### WRITTEN EXERCISE
Quote only the part that opens with the line containing "hook_middle_height), (skirt_x, top_height)]" and closes with the line containing "if obj.type not". Keep both of those lines.
- - -
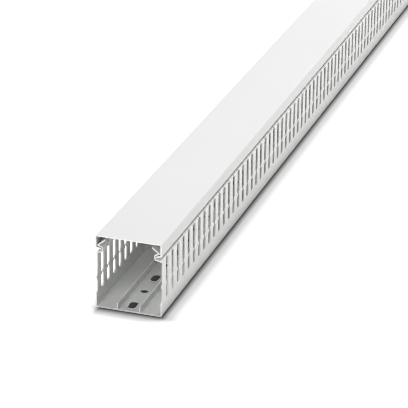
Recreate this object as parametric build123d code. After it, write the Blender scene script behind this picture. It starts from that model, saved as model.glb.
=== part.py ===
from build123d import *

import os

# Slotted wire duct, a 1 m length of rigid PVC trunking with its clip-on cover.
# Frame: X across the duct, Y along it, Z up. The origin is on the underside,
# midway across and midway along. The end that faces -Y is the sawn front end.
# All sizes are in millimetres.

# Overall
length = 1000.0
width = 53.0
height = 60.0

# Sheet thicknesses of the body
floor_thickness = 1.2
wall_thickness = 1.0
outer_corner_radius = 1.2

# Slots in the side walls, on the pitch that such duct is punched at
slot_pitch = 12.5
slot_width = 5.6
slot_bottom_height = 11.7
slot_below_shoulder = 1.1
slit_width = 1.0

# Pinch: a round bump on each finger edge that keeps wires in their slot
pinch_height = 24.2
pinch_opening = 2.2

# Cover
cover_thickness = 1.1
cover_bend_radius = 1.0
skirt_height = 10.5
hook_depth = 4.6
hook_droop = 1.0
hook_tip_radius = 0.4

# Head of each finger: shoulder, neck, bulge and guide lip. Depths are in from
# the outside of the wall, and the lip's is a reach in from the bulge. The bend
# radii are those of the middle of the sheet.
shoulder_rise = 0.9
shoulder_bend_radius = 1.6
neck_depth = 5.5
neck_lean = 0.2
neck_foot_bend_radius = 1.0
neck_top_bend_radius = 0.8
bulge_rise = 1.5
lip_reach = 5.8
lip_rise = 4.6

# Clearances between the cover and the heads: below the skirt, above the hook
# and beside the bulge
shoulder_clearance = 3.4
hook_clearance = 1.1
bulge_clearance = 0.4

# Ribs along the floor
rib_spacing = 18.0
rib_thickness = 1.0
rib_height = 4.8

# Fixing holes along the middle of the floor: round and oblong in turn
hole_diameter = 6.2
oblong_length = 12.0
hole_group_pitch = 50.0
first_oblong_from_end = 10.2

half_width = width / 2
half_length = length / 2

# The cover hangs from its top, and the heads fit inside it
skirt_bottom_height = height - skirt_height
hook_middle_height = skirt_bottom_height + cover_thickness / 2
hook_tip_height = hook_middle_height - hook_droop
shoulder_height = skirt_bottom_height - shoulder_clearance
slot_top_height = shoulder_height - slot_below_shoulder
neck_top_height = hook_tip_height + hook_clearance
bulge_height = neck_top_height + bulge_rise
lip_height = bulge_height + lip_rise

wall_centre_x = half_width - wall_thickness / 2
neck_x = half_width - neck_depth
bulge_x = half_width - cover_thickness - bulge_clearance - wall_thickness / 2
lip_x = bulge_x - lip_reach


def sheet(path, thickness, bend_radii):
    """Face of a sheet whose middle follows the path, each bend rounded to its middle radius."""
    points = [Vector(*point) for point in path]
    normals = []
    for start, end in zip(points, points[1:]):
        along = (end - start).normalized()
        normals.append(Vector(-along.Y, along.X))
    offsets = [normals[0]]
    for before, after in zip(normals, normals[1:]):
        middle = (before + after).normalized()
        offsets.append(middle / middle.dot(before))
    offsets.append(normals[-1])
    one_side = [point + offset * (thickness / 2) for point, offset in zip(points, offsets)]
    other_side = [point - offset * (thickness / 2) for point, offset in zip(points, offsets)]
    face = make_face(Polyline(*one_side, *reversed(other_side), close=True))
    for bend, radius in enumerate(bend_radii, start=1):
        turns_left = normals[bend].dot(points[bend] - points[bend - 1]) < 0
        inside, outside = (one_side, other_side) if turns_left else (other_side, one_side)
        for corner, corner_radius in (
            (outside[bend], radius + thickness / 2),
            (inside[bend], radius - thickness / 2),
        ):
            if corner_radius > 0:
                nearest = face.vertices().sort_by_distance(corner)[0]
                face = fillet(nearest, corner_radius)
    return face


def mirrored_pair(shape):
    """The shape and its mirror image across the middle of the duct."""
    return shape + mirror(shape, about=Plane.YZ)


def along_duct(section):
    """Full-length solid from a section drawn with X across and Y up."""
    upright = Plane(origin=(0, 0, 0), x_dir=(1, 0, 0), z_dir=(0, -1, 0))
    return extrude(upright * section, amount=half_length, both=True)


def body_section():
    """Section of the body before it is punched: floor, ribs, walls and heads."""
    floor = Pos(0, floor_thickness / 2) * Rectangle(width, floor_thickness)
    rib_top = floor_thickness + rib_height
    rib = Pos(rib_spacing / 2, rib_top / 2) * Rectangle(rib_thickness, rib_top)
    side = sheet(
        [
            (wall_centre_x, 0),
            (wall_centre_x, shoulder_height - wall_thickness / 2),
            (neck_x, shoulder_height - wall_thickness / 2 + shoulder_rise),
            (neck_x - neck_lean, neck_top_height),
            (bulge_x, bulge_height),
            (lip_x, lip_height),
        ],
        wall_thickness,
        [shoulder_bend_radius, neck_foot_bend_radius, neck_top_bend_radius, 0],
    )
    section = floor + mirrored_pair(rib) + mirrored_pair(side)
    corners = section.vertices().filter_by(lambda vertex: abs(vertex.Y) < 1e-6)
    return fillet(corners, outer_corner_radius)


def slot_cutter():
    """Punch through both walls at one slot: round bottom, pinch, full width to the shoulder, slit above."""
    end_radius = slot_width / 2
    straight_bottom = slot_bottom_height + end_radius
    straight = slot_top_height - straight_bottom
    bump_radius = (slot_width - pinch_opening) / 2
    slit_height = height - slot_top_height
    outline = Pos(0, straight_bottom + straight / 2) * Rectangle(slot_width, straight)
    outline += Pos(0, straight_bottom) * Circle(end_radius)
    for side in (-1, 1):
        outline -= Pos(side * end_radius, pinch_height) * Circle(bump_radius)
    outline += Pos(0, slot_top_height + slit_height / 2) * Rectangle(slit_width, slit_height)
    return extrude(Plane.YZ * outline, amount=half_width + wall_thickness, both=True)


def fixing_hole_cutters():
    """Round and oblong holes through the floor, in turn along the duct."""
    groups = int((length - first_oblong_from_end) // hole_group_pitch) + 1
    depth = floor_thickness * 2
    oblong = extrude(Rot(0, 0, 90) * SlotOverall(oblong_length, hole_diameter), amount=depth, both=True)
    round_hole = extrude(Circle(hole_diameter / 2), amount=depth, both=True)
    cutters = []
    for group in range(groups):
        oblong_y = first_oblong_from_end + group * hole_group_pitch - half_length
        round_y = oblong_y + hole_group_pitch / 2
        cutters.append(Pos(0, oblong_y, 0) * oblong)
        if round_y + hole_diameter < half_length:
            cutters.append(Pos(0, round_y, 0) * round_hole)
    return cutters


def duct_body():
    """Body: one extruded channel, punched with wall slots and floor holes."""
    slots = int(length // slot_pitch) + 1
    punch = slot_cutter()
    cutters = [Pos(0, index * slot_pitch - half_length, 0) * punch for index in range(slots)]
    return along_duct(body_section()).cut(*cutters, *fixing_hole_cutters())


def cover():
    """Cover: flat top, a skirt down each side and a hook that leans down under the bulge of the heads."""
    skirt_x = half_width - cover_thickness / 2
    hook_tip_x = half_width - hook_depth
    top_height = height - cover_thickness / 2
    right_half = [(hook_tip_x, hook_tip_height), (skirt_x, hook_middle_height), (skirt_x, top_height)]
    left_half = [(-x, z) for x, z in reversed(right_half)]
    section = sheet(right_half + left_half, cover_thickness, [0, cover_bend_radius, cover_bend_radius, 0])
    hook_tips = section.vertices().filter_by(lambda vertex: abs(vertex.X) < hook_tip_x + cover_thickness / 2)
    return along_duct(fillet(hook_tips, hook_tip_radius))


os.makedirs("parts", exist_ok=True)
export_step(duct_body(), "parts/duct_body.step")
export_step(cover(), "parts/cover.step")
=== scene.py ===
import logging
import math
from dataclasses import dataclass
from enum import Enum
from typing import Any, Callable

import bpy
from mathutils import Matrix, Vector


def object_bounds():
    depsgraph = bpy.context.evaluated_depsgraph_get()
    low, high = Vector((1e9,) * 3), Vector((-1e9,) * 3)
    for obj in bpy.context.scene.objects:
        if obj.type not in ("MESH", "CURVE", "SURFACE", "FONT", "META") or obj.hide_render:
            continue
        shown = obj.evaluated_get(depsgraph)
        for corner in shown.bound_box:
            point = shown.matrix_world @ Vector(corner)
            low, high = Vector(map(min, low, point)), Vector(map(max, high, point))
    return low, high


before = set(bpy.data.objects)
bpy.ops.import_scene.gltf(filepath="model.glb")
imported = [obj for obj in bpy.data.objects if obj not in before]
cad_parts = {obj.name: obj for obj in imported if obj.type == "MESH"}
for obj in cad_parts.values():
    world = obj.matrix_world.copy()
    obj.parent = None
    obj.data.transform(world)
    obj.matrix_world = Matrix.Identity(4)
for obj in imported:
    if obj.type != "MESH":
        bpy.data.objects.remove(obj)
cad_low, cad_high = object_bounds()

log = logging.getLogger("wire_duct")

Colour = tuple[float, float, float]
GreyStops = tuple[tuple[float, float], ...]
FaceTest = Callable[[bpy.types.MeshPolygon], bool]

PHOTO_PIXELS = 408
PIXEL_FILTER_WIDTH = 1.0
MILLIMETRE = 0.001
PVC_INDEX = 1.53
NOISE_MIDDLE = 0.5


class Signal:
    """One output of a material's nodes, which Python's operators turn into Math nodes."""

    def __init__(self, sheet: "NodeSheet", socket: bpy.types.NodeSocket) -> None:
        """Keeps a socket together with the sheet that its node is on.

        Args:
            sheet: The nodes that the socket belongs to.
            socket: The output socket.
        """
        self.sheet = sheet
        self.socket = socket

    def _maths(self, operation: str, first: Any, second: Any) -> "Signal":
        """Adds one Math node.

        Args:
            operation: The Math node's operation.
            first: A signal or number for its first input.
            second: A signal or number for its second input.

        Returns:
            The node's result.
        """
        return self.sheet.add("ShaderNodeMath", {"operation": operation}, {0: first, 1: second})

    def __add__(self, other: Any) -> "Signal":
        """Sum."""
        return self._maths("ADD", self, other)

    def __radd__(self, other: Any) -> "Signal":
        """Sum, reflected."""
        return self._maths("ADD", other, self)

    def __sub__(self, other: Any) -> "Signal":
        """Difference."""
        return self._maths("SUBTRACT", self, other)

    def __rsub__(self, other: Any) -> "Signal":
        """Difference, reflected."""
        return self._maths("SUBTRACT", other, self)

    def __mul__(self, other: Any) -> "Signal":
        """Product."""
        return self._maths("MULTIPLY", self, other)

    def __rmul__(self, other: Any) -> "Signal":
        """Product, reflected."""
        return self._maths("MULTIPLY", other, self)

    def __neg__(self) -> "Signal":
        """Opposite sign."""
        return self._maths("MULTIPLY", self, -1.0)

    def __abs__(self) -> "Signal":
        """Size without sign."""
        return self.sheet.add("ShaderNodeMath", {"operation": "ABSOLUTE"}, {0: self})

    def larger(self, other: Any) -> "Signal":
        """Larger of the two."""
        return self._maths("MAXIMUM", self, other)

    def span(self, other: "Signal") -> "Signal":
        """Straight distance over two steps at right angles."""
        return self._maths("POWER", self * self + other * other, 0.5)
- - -
### TASK RESPONSE
    right_half = [(hook_tip_x, hook_tip_height), (skirt_x, hook_middle_height), (skirt_x, top_height)]
    left_half = [(-x, z) for x, z in reversed(right_half)]
    section = sheet(right_half + left_half, cover_thickness, [0, cover_bend_radius, cover_bend_radius, 0])
    hook_tips = section.vertices().filter_by(lambda vertex: abs(vertex.X) < hook_tip_x + cover_thickness / 2)
    return along_duct(fillet(hook_tips, hook_tip_radius))


os.makedirs("parts", exist_ok=True)
export_step(duct_body(), "parts/duct_body.step")
export_step(cover(), "parts/cover.step")
=== scene.py ===
import logging
import math
from dataclasses import dataclass
from enum import Enum
from typing import Any, Callable

import bpy
from mathutils import Matrix, Vector


def object_bounds():
    depsgraph = bpy.context.evaluated_depsgraph_get()
    low, high = Vector((1e9,) * 3), Vector((-1e9,) * 3)
    for obj in bpy.context.scene.objects:
        if obj.type not in ("MESH", "CURVE", "SURFACE", "FONT", "META") or obj.hide_render:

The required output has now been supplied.